If MINCONFIDENCE is provided, nlsplit will systematically split at any
position with confidence over MINCONFIDENCE. This can be useful if you
want to regroup chunks, rescore splits, or perform other such
operations.

== 3. Performance ==

For an input of size N, for SIZE the maximal size of fragments, nlsplit
runs in time O(N log(SIZE)): it reads stdin and produces splits on the
fly, with O(log(SIZE)) worst-case running time at each character. The
memory usage is O(SIZE).

== 4. Limitations ==

nlsplit assumes that newlines are encoded with LF, not CR, CR+LF or
something else. You will have to perform the conversion using another
tool if this can be an issue.

nlsplit's heuristics are not bulletproof. They can be fooled and perform
bad splits, or miss good ones.

nlsplit can produce arbitrarily small chunks and will do nothing to
avoid that. It's up to you to regroup chunks if you don't find this
acceptable.

nlsplit is not Unicode-aware.
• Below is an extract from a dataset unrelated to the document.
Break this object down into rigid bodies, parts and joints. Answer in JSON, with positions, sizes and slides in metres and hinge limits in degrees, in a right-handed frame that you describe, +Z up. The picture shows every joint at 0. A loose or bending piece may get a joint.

It will not take extended characters into
account when performing splits, and could theoretically split an
extended character. However, as long as you are using ASCII whitespace
regularly enough, these splits should not be favoured and that bad
situation should not happen.

nlsplit keeps whitespace at the beginning or at the end of chunks to
avoid losing any information. Depending on your application, you might
prefer to trim it.